The deep waters was ancient symbolism for chaos. Do we know what chaos feels like? And the word hover in the original language? Not like the over-bearing mother imagery of hover, but instead a nurturing compassionate presence. Just standing there inviting nearness and companionship.
Apparently, this is God's way and apparently it becomes more poignant the more chaotic and distant things feel.
Wasting time like this feels inefficient.
Inefficient. Unproductive. Two words introduced into our language during the industrial revolution. Words that describe machinery not human relationship.
Thank God for saints like Vincent Harding.
And Fred Rogers.
Mr. Rogers Neighborhood pulled me in as a child. The miracle of tying shoes, feeding gold fish, and playing with puppets. He just stood there paying attention to the vulnerable heart of a child. To my heart.
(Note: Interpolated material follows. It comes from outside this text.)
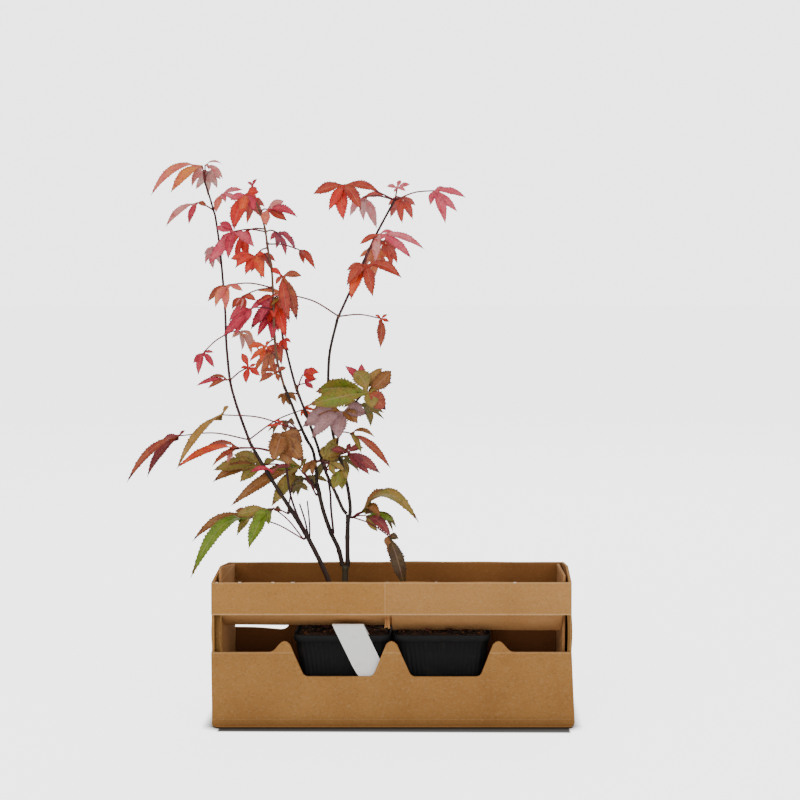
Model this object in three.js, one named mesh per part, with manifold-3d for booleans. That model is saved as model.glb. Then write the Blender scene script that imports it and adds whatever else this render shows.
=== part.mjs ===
// A young Japanese maple: a clump of slender stems from one root, in a square nursery pot that
// stands in the left bay of a folded kraft board planter, with a second pot of compost in its right
// bay. Millimetres, +X right, +Y back, +Z up.
// The origin is the middle of the planter's flat underside.
import * as THREE from "three";
import { mergeVertices } from "three/addons/utils/BufferGeometryUtils.js";
import Module from "manifold-3d";

const wasm = await Module();
wasm.setup();

// Planter board
const PLANTER = { length: 330, width: 102, board: 2.6, wallTop: 69, railBottom: 103, railTop: 133 };
const PEAK = { at: 98, top: 79, shoulder: 5, foot: 11, soft: 4 };
const WINDOW = { bottom: 46.6, inner: 17.5, outer: 80.5 };
const FLAP = { drop: 29, splitX: -0.6, inset: 8, board: 2.2 };
const FLAP_TURN = { front_left: 32, front_right: 42, back_left: 88, back_right: 88 };
const END = { humpTop: 138, humpAt: 4 };
const LINER = { x: 157.5, frontY: -36, backY: 46, leftFront: 144, rightFront: 137, back: 132 };
const GAP = 0.3;

// Pots, soil and label
const POT = { rim: 45, lip: 43.4, base: 34, corner: 9, wall: 1.5, top: 83.2, lipDepth: 6, floor: 2 };
const POT_PLACES = [["", -46], ["right_", 46]];
const SOIL_TOP = 79;
const LABEL = { width: 28, thick: 0.5, foot: 44, footX: -15.5, lean: 30, front: -46.5 };

// Stems and leaves
const PETIOLE = { root: 0.7, tip: 0.5, arch: 0.16, sunk: 0.07 };
const LEAF = { spread: 42, folding: 0.28, widest: 0.46, halfWidth: 0.115, sinus: 0.15, thick: 0.7,
  thickShare: 0.014 };
const LOBES = [[-2, 0.6], [-1, 0.9], [0, 1], [1, 0.9], [2, 0.6]];
const OUTER_SIDE = { angle: 32, reach: 0.1 };
const CLEARANCE = 0.5;
const SHOOT_FOOT = 2.5;
const TRUNK = { x: -47, from: 3.2, to: 2.7, flare: [7, 4.2, 3], flareStep: 5 };

const kraft = new THREE.MeshStandardMaterial({ color: 0xb08050, roughness: 0.9 });
const kraftInside = new THREE.MeshStandardMaterial({ color: 0x8a5a30, roughness: 0.95 });
const potBlack = new THREE.MeshStandardMaterial({ color: 0x141517, roughness: 0.55 });
const soilBrown = new THREE.MeshStandardMaterial({ color: 0x2e1c14, roughness: 1 });
const labelWhite = new THREE.MeshStandardMaterial({ color: 0xf0f0ee, roughness: 0.5 });
const barkDark = new THREE.MeshStandardMaterial({ color: 0x3d2422, roughness: 0.8 });
const scarlet = new THREE.MeshStandardMaterial({ color: 0xc4302a, roughness: 0.6 });
const coral = new THREE.MeshStandardMaterial({ color: 0xd46a5e, roughness: 0.6 });
const bronze = new THREE.MeshStandardMaterial({ color: 0x8e5a2e, roughness: 0.6 });
const olive = new THREE.MeshStandardMaterial({ color: 0x75762c, roughness: 0.6 });

const tree = new THREE.Group();

const vec = (point) => new THREE.Vector3(...point);
const radians = THREE.MathUtils.degToRad;

function addPart(name, geometry, material) {
  const mesh = new THREE.Mesh(geometry, material);
  mesh.name = name;
  tree.add(mesh);
}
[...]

At some point, that all became so silly, kinda stupid, beneath me, a colossal waste of time.
And this is the tragedy. The real chaos begins to set in when wasting time in relational connection becomes beneath us.
I believe right now, these times, qualify as chaos. As a time when the word of the Living Presence feels rare. The pavement beneath our feet is as uneven and unstable as ever.
So, what if now is the moment to re-learn how to tie our shoes and feed the gold fish. Maybe, now is the time to allow yourself to be pulled further down to eye level. And just stand there wasting time recognizing that the One who beckons is already hanging there, standing there, hovering, calling for your sacred companionship.